Danny and I tried everything to help Josh. Treatment centers, counseling, support groups, kicking him out of the house, praying till we ran out of words. Nothing worked. Josh would maintain sobriety for a while only to relapse again.

Addiction is a disease of relapse, counselor after counselor told us. I heard it from other parents at Al-Anon and Nar-Anon meetings: “Relapse is part of recovery.”

I didn’t know if I believed that anymore. Josh was 31 now and no closer to recovery than that first time in rehab. The only thing he was closer to was death.

Josh was in a treatment center in the fall of 2009 when he was rushed to the hospital for gallbladder surgery. Afterward he was put on painkillers and relapsed.

The treatment center kicked him out, and his addiction went into overdrive. He was up to 40 pills a day. He did things he’d never done before to feed his habit, not just borrowing money from me but stealing.

I understood when his wife filed for divorce; she had to protect herself and their son. I understood when his sisters said they’d had enough. They needed to live their own lives, not try to keep Josh from destroying his.

Even I told him, “I will always love you, but I don’t have to like you. Right now, I don’t. And I don’t trust you.”

What I didn’t understand was why Josh couldn’t change. How could he choose to do what he knew was wrong? Was there more I could do to help him?
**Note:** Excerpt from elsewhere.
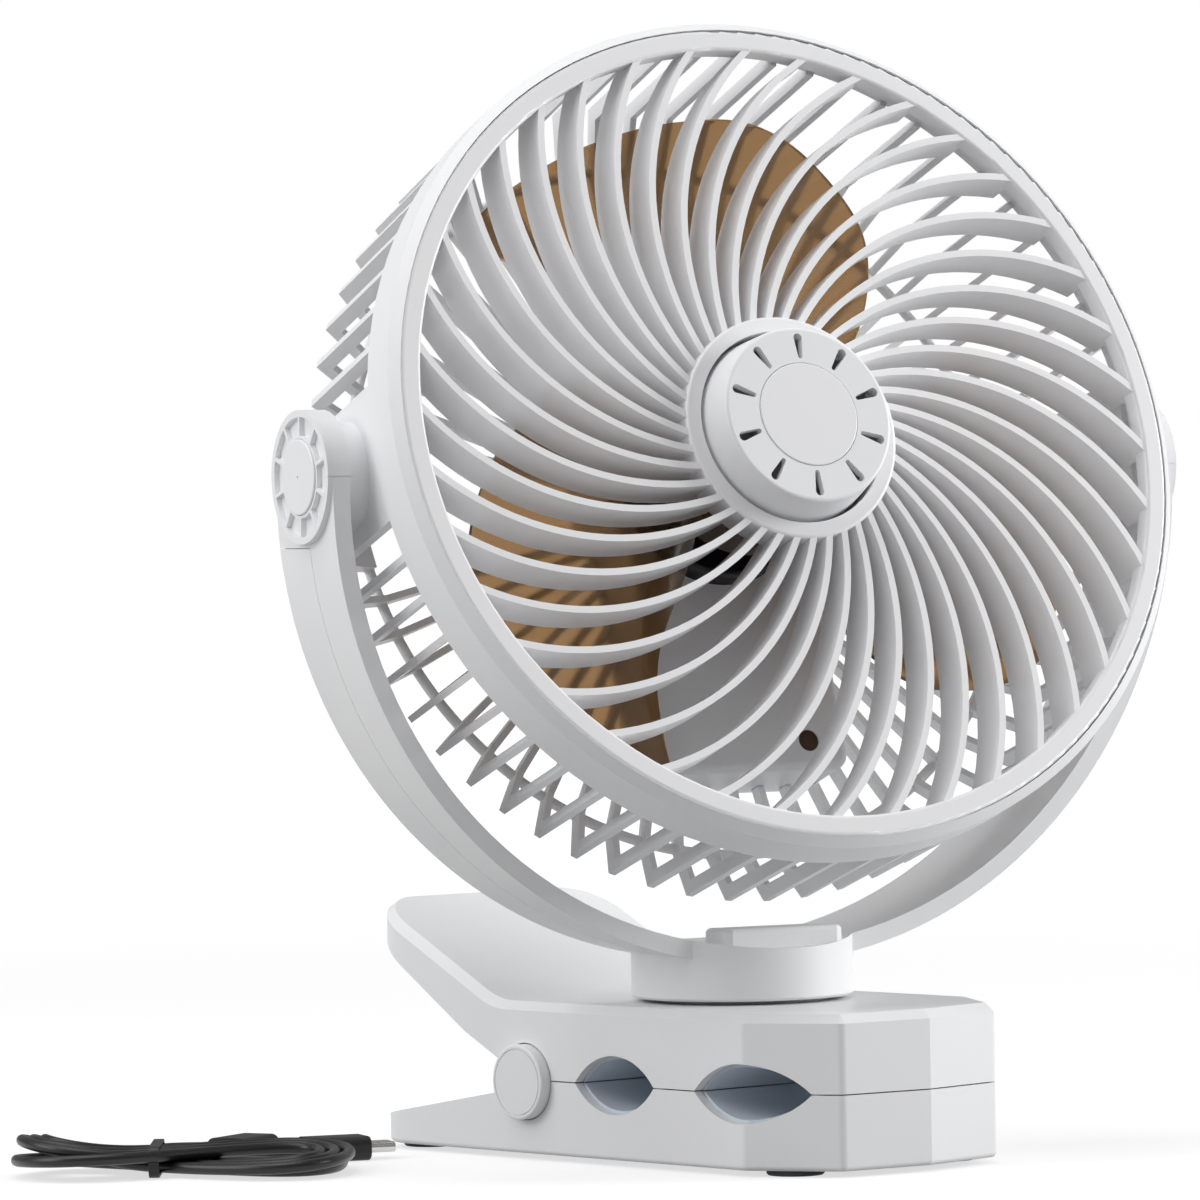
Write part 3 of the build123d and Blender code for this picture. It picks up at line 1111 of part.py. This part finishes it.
AXIS_Z = PLUG_H / 2
for number, (end_x, end_y, heading, start_heading, run) in enumerate(LEADS, 1):
    end = Vector(end_x, end_y, AXIS_Z)
    bend = end - run * Vector(*polar(1, heading))
    start = bend - run * Vector(*polar(1, start_heading))
    turn = math.radians(abs(heading - start_heading))
    bend_r = LEAD_ROUND * run / math.tan(turn / 2)
    with BuildPart() as lead:
        with BuildLine() as route:
            FilletPolyline(start, bend, end, radius=bend_r)
        with BuildSketch(Plane(start, z_dir=bend - start)):
            Circle(CABLE_R)
        sweep()
    lead_l = sum(edge.length for edge in route.line.edges())
    print(f"cable lead {number}: bend radius {bend_r:.1f} mm, length {lead_l:.1f} mm,"
          f" volume over section {lead.part.volume / (math.pi * CABLE_R ** 2):.1f} mm")
    finish(lead, f"cable_lead_{number}", CABLE_PLACE)

    plug_place = CABLE_PLACE * Location(end) * Location((0, 0, 0), (0, 0, heading))
    with BuildPart() as plug:
        with BuildSketch(Plane.YZ):
            Circle(RELIEF_TIP_R)
        with BuildSketch(Plane.YZ.offset(RELIEF_L)):
            Circle(RELIEF_R)
        loft()
        with BuildSketch(Plane.YZ.offset(RELIEF_L)):
            RectangleRounded(PLUG_W, PLUG_H, PLUG_EDGE_R)
        extrude(amount=PLUG_L)
        fillet(plug.faces().sort_by(Axis.X)[-1].edges(), EDGE_SMALL)
    finish(plug, f"plug_overmold_{number}", plug_place)

    with BuildPart() as shell:
        with BuildSketch(Plane.YZ.offset(RELIEF_L + PLUG_L)):
            SlotOverall(SHELL_W, SHELL_H)
        extrude(amount=SHELL_L)
        with BuildSketch(Plane.YZ.offset(RELIEF_L + PLUG_L + SHELL_L)):
            SlotOverall(SHELL_W - 2 * SHELL_WALL, SHELL_H - 2 * SHELL_WALL)
        extrude(amount=-SHELL_L + OVER, mode=Mode.SUBTRACT)
    finish(shell, f"plug_shell_{number}", plug_place)

print(len(pieces), "pieces")
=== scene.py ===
import math

import bmesh
import bpy
from mathutils import Matrix, Vector


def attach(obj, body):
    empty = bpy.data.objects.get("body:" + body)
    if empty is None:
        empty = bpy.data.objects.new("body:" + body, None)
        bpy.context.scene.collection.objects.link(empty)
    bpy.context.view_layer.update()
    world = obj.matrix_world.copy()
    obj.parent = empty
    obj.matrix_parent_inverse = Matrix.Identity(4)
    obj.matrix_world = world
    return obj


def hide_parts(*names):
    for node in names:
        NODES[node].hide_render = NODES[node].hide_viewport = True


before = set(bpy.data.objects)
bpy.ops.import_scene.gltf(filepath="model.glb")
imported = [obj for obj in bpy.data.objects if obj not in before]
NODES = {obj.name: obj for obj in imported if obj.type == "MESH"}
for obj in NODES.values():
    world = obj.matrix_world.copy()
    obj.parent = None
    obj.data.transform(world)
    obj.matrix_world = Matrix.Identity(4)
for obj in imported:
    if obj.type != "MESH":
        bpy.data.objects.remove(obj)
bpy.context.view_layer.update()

# ---------------------------------------------------------------- sizes
MM = 0.001

# The charging cable, in millimetres. Its own frame has X along the hank and Y across it, on the floor.
CABLE_ORIGIN = (-116.0, 76.0)
CABLE_TURN = -41.4      # degrees from the row's X
CABLE_R = 1.45
TURNS = 6

# Strands of each turn where the tie holds them: first place across the tie, step from turn to turn, height
BACK_STRANDS = (11.7, -3.55, 2.4)
FRONT_STRANDS = (-13.5, 3.57, 5.5)

# Loops on the two sides of the tie. Reach and half width change by a step from turn to turn. The arches are
# those of even and odd turns, so that every other turn lies on its neighbours.
LEFT_LOOPS = {"side": -1, "reach": (40.8, -1.4), "half": (11.7, -0.6), "shift": -0.3, "arches": (0.1, 5.1)}
RIGHT_LOOPS = {"side": 1, "reach": (33.8, 1.8), "half": (13.7, 1.7), "shift": -3.1, "arches": (0.8, -1.5)}
LOOP_STEP = 15          # degrees of a loop between two control points

# The short leads between the hank and the two plugs
LEAD_1 = [(6.0, 24.0, 3.0), (3.9, 16.8, 2.2), (-4.8, 11.0, 1.8)]
LEAD_2 = [(-6.4, 14.5, 5.0), (5.9, 15.8, 5.0), (12.5, 22.5, 3.8), (22.0, 25.5, 3.0)]

# The band of the tie
TIE_X = -6.5
TIE_HALF_L = 12.3
TIE_LOW = 0.85
TIE_TOP = 7.0
TIE_W = 2.6
TIE_WALL = 0.8
TIE_R = 2.0
TIE_STEPS = 32          # points round its outline

# The studio, in metres
FLOOR_HALF = 14.0
GLOW_NEAR = (0.5, 0.66)  # distance from the middle of the floor and the sheet's own tone there
GLOW_FAR = (2.0, 0.98)
SKY_LIGHT = 0.31
HEART = Vector((0.0, 0.0, 0.13))  # what the softboxes point at
# softboxes: name, place round the object, side in metres, power in watts
SOFTBOXES = (
    ("overhead", (-0.3, 0.1, 1.3), 1.1, 8.2),
    ("right_key", (1.05, -0.84, 0.5), 0.7, 15.6),
    ("left_fill", (-1.15, 0.5, 0.7), 0.9, 8.8),
)
# the camera: its place, the way it looks and its roll about that
EYE = Vector((-1.2464, -1.3607, 0.1610))
AIM = Vector((0.662, 0.7495, -0.0126)).normalized()
ROLL = math.radians(1.01)


# ---------------------------------------------------------------- colours and shader nodes
WHITE = (1.0, 1.0, 1.0, 1.0)
FLOW_MM = 38            # how wide the slow changes in a moulded skin are
MIX_A, MIX_B, MIXED = 6, 7, 2   # the colour sockets of a mix node: two inputs and the output


def linear(hex_colour):
    """The linear colour of an sRGB hex value such as "#f0efec"."""
    parts = [int(hex_colour[i:i + 2], 16) / 255 for i in (1, 3, 5)]
    return tuple(c / 12.92 if c <= 0.04045 else ((c + 0.055) / 1.055) ** 2.4 for c in parts) + (1.0,)


def add_node(tree, kind, links=None, **settings):
    """A shader node with its settings and its input links. A key that names an input, with _ for a space,
    sets that input's value."""
    node = tree.nodes.new(kind)
    for key, value in settings.items():
        socket = key.replace("_", " ")
        if socket in node.inputs:
            node.inputs[socket].default_value = value
        else:
            setattr(node, key, value)
    for name, source in (links or {}).items():
        tree.links.new(source, node.inputs[name])
    return node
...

Just after the New Year, I got an urge: Give up sugar until Josh was clean and sober for 365 days in a row. An idea so weird it had to have come from God. I couldn’t have dreamed it up. But if it was what I needed to do to help my son, I would.
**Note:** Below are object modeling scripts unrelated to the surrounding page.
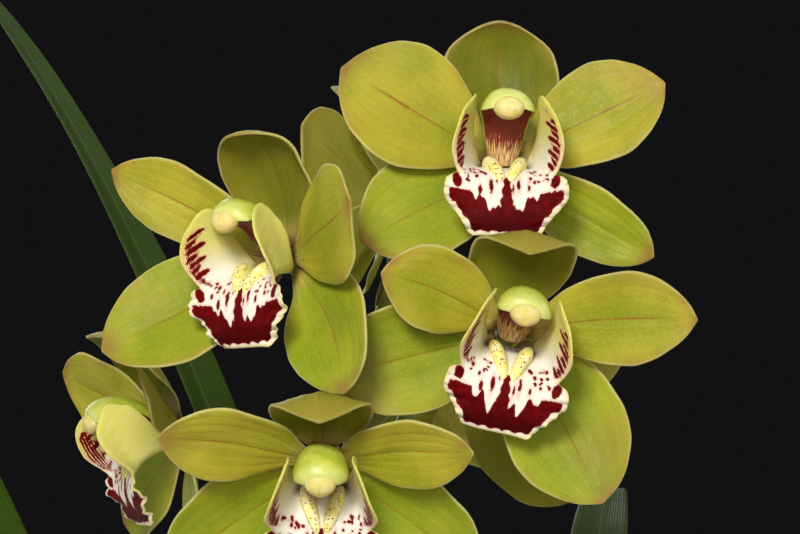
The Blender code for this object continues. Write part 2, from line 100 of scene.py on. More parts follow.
def lifted(out: np.ndarray, lift: np.ndarray) -> tuple[np.ndarray, np.ndarray, np.ndarray]:
    """The three directions of a blade: its level heading by the cosine of its lift, and its sine as Z.

    Args:
        out: Level unit vectors that it heads along.
        lift: Its lift in radians.

    Returns:
        Unit vectors along it, out of its face and to its side.
    """
    along = np.column_stack([np.cos(lift)[:, None] * out, np.sin(lift)])
    face = np.column_stack([-np.sin(lift)[:, None] * out, np.cos(lift)])
    return along, face, np.cross(face, along)


def pitched(slope: np.ndarray) -> tuple[np.ndarray, np.ndarray]:
    """The two directions of a slope out of the flower's face: its sine as Y and its cosine as Z.

    Args:
        slope: Angles in radians.

    Returns:
        Unit vectors along it and square to it.
    """
    level = np.zeros_like(slope)
    along = np.stack([level, np.sin(slope), np.cos(slope)], axis=1)
    return along, np.stack([level, np.cos(slope), -np.sin(slope)], axis=1)


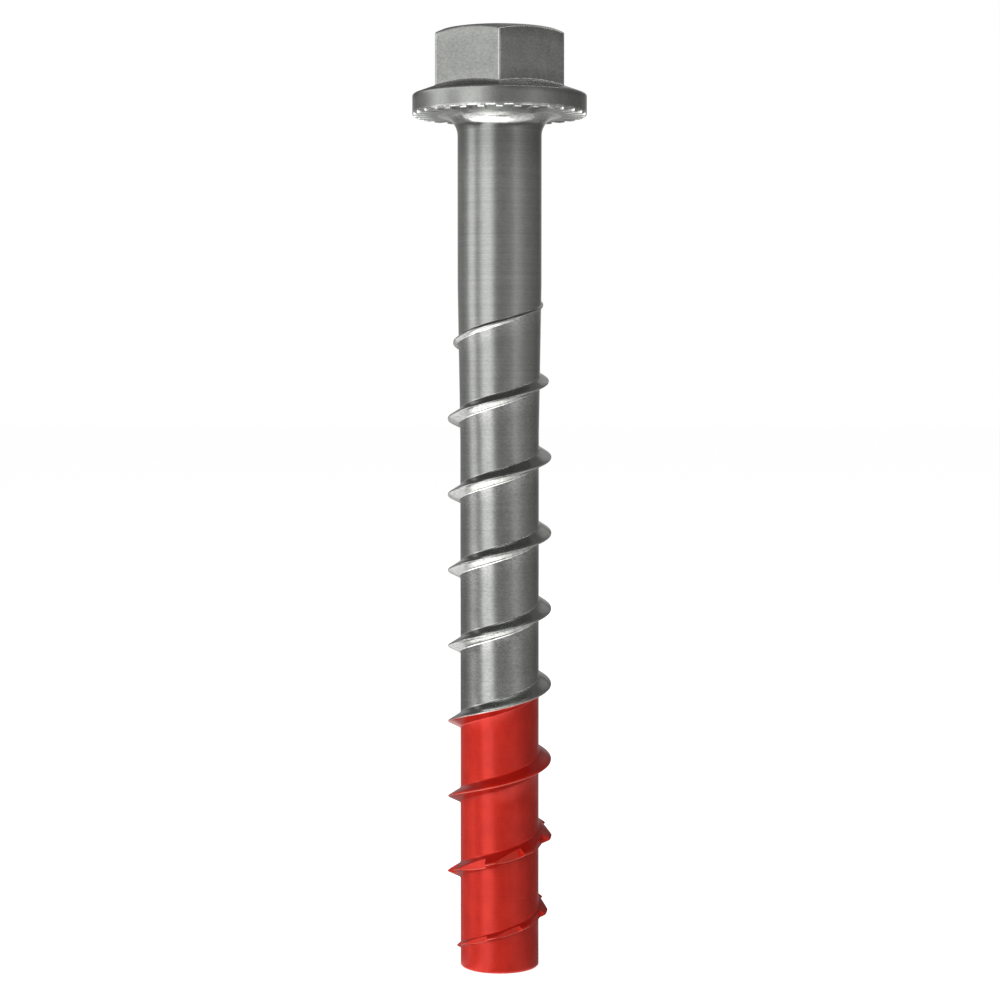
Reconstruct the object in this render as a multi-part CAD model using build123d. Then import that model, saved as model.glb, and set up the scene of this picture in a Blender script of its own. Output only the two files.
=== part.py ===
from build123d import *
import os
from math import atan2, ceil, cos, degrees, hypot, radians, sin, tan

# A concrete screw, forged and rolled from one piece of steel. From the top it has a
# hexagon, a conical flange with locking serrations under it, a plain shank, a slimmer
# core with a coarse right-hand thread, and saw teeth on the lowest turns of the thread.
# Lengths are in mm and angles in degrees. The axis is Z, the blunt tip's end face is at
# z = 0 and the head is at the top. Angles about the axis count from +X, and grow as the
# thread climbs. One corner of the hexagon points to -Y, which is the front.

# Rod
length_under_head = 85.0
core_diameter = 7.85
shank_diameter = 8.35
plain_shank_length = 16.8
shank_taper_length = 14.6
tip_edge_chamfer = 0.12
under_head_fillet = 1.9

# Flange
flange_diameter = 17.3
flange_rim_height = 2.1
flange_rim_rounding = 0.25
flange_top_slope = 20.0

# Hexagon
hex_across_flats = 12.6
head_height = 8.3
hex_top_circle_diameter = 11.8
hex_chamfer_angle = 24.0
hex_corner_rounding = 0.15

# Locking serrations, cut up into the flange and running out towards the shank
serration_count = 30
serration_floor_width = 0.94
serration_flank_width = 0.12
serration_depth = 0.19
serration_inner_diameter = 13.4

# Thread
thread_pitch = 7.58
thread_diameter = 10.35
thread_crest_width = 0.15
thread_upper_flank_angle = 30.0
thread_lower_flank_angle = 22.5
thread_height_at_angle_zero = -1.81

# The thread rises out of the tip, and runs out again into the tapered shank
tip_thread_diameter = 8.08
tip_rise_length = 8.6
run_out_end_below_head = 16.3
run_out_length = 13.4

# Saw teeth of the lowest turns: a relief that deepens as the thread climbs, then a
# steep face back up to the next tooth
tooth_diameter = 10.5
tooth_count = 16
tooth_pitch_angle = 45.0
first_tooth_angle = 163.5
tooth_relief_angle = 31.5
tooth_face_angle = 1.5
tooth_depth_share = 0.6

# How far a form reaches past the surface that it joins or cuts
overlap = 0.3

core_radius = core_diameter / 2
shank_radius = shank_diameter / 2
flange_radius = flange_diameter / 2
thread_radius = thread_diameter / 2
tooth_radius = tooth_diameter / 2
tip_thread_radius = tip_thread_diameter / 2
hex_top_radius = hex_top_circle_diameter / 2
root_radius = core_radius - overlap
bearing_z = length_under_head
rim_top_z = bearing_z + flange_rim_height
head_top_z = bearing_z + head_height
taper_top_z = bearing_z - plain_shank_length
taper_bottom_z = taper_top_z - shank_taper_length
run_out_end_z = bearing_z - run_out_end_below_head
run_out_start_z = run_out_end_z - run_out_length
run_out_slope = (thread_radius - shank_radius) / run_out_length
tip_rise_slope = (tooth_radius - tip_thread_radius) / tip_rise_length


def turned_rod_and_flange():
    """Core, taper, shank, fillet and flange, turned as one outline."""
    fillet_edge_radius = shank_radius + under_head_fillet
    cone_rise = flange_radius * tan(radians(flange_top_slope))
    rod_side = Polyline(
        (0, 0),
        (core_radius - tip_edge_chamfer, 0),
        (core_radius, tip_edge_chamfer),
        (core_radius, taper_bottom_z),
        (shank_radius, taper_top_z),
        (shank_radius, bearing_z - under_head_fillet),
    )
    neck = RadiusArc(rod_side @ 1, (fillet_edge_radius, bearing_z), under_head_fillet)
    flange_side = Polyline(
        neck @ 1,
        (flange_radius, bearing_z),
        (flange_radius, rim_top_z),
        (0, rim_top_z + cone_rise),
        (0, 0),
    )
    outline = make_face(rod_side + neck + flange_side)
    rim_corner = outline.vertices().sort_by_distance((flange_radius, rim_top_z, 0))[0]
    outline = fillet(rim_corner, flange_rim_rounding)
    return revolve(Plane.XZ * outline, axis=Axis.Z)


def hexagon():
    """Hexagonal prism, rising out of the flange, with a turned chamfer on top."""
    outline = Rot(0, 0, 30) * RegularPolygon(hex_across_flats / 2, 6, major_radius=False)
    outline = fillet(outline.vertices(), hex_corner_rounding)
    prism = Pos(0, 0, rim_top_z) * extrude(outline, head_top_z - rim_top_z)
    cap_radius = hex_across_flats
    cap_drop = (cap_radius - hex_top_radius) * tan(radians(hex_chamfer_angle))
    cap_outline = Polygon(
        (0, bearing_z),
        (cap_radius, bearing_z),
        (cap_radius, head_top_z - cap_drop),
        (hex_top_radius, head_top_z),
        (0, head_top_z),
        align=None,
    )
    return prism & revolve(Plane.XZ * cap_outline, axis=Axis.Z)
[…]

I started my sugar fast on January 13. I didn’t tell Josh. It was just between me and the Lord. On Valentine’s Day, the head of our office gave everyone chocolates. That little box on my desk drove me crazy until I gave it away.

Josh reentered treatment on February 18. I took that to mean God was honoring the commitment I’d made. I wrote Josh every day—a Scripture verse, something to let him know I was thinking about him.
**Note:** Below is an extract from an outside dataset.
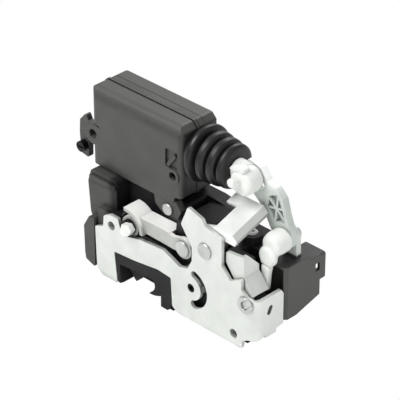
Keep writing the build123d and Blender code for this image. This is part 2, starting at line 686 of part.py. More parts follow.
with BuildPart() as lock_lever:
    plate(
        facing(lever_face),
        [(-27.0, 37.0), (-23.5, 33.4), (-16.5, 33.4), (-13.6, 38.0), (-13.2, strip_foot - 4.0),
         (-1.4, strip_foot - 4.0), (-1.4, strip_foot - 1.0), (strip_fold, strip_foot + strip_sheet),
         (strip_left, strip_foot + strip_sheet), (-26.5, strip_foot - 2)],
        lever_sheet, corner=0.8,
    )
    extrude(strip_section(strip_left, 0), amount=strip_fold - strip_left)
    loft([strip_section(strip_fold, 0), strip_section(strip_right, 2.6)])
    with BuildSketch(across(strip_left - 7.0)) as tab:
        with BuildLine():
            Polyline(
                (strip_depth - 7.2, strip_head - 2.4), (strip_depth - 7.8, strip_head - 0.8),
                (strip_depth - 0.6, strip_head + strip_sheet), (strip_depth, strip_head), close=True,
            )
        make_face()
    extrude(tab.sketch, amount=8.0)
    bar(facing(0), locking_pivot, rivet_radius + running_fit, 8, Mode.SUBTRACT)
lock_lever.part.label = "lock_lever"
export_step(lock_lever.part, "parts/lock_lever.step")

inside_top = strip_foot - 7.6    # clear of the strip as the locking lever turns
with BuildPart() as inside_release_lever:
    plate(
        facing(lever_face),
        [(-7.8, inside_top - 1.8), (-7.8, 38.0), (-2.4, 31.0), (4.4, 17.4), (10.4, 17.0), (10.0, 25.2),
         (4.5, 34.4), (4.5, inside_top - 0.4)],
        lever_sheet, corner=1.0,
    )
    with BuildSketch(across(2.5)) as wing:
        with BuildLine():
            Polyline((lever_face, 31), (lever_face, inside_top - 0.4), (5.4, inside_top - 0.2),
                     (13.4, 37.5), (13.4, 34.2),
                     (lever_face + lever_sheet, 31), close=True)
        make_face()
    extrude(wing.sketch, amount=2.0)
    plate(facing(lever_face), [(4.5, 34.4), (11.4, 26.0), (10.0, 24.8), (3.0, 33.2)], 11.0)
    bar(facing(0), inner_pivot, rivet_radius + running_fit, 8, Mode.SUBTRACT)
inside_release_lever.part.label = "inside_release_lever"
export_step(inside_release_lever.part, "parts/inside_release_lever.step")

# ================================================================ actuator
shell_left = act_left + act_wall
shell_right = act_right - act_wall
shell_foot = act_foot + act_wall
shell_top = act_top - act_wall
gear_z = rod_z - rack_drop - rack_module * pinion_teeth / 2
gear_centre = (gear_x, gear_z)
motor_centre = polar(gear_centre, wheel_module * (wheel_teeth + motor_teeth) / 2, 210)
cover_screws = [(-107.0, 52.8), (-107.0, 89.2), (-52.5, 89.2), (-63.0, 52.8)]
ear_hole = (-123.2, 53.0)
act_outline = [
    (act_left, act_foot), (act_left, 59.0), (-106.5, 60.5), (-106.5, 71.0), (act_left, 72.5),
    (act_left, act_top), (act_right - 3.4, act_top), (act_right, act_top - 3.4),
    (act_right, act_foot + 4.3),
    (act_right - 5.8, act_foot + 4.3), (act_right - 5.8, act_foot),
]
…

My office turned out to be a minefield. I’d never thought about how often we had parties and sweets until I gave up sugar. No candy, no cookies, no cake, I had to remind myself.

Or doughnuts! I added now, turning my back on that chocolate temptation and hurrying out of the break room. I’d thought I was strong enough to be around sweets. Nope. Was this what it was like for Josh, going to a party and trying to stick to soda while everyone else was drinking beer?

I started bringing fresh fruit to work so I could go to celebrations and satisfy my sweet tooth. But the juiciest mangoes in the world couldn’t have saved me the day I went with my older daughter to her wedding-cake tasting.

Vanilla, lemon, chocolate…the scents were intoxicating! “Here’s the chocolate cake with almond buttercream icing,” the cake designer said.

My daughter took a bite. “Mom, try this! Come on, it’s a special occasion.” By now, she knew all about my fast.

“I can’t,” I said. “I made a promise.” But I had to clench my hands to keep from grabbing a fork and digging in. Finally I couldn’t stand it. “I need to know what we’re serving the guests,” I said. “A tiny bite this one time won’t hurt.”

“This one time…” I’d heard Josh use that justification. This slip didn’t hurt me, except my pride. But for an addict, one slip could lead to a full-blown relapse. And if I merely liked sugar and couldn’t resist a piece of cake, how hard must it be for Josh to turn down the substances he was addicted to?

That’s when I got an inkling of what my son went through on a daily basis. In my next letter, I told him about my sugar fast. How I’d broken it in a weak moment with the cake. How it had given me a peek into an addict’s life.

Josh called me from the treatment center. “Mom, you don’t know how much this means to me. Really, it’s unbelievable!”

“But I caved. I feel like a failure.”

“Mom, it’s okay. Addiction is a disease of relapse, remember?” he joked.

I thought God had urged me to give up sugar for my son. It was more for me, to help me understand his struggle. I came away with a deep respect for recovering addicts who every day choose to keep doing the next right thing.

Like my son. On February 18, 2011, Josh and I celebrated his one year of sobriety by sharing a piece of chocolate cake. A sweet victory. And even sweeter will be this February 18, when we celebrate five years.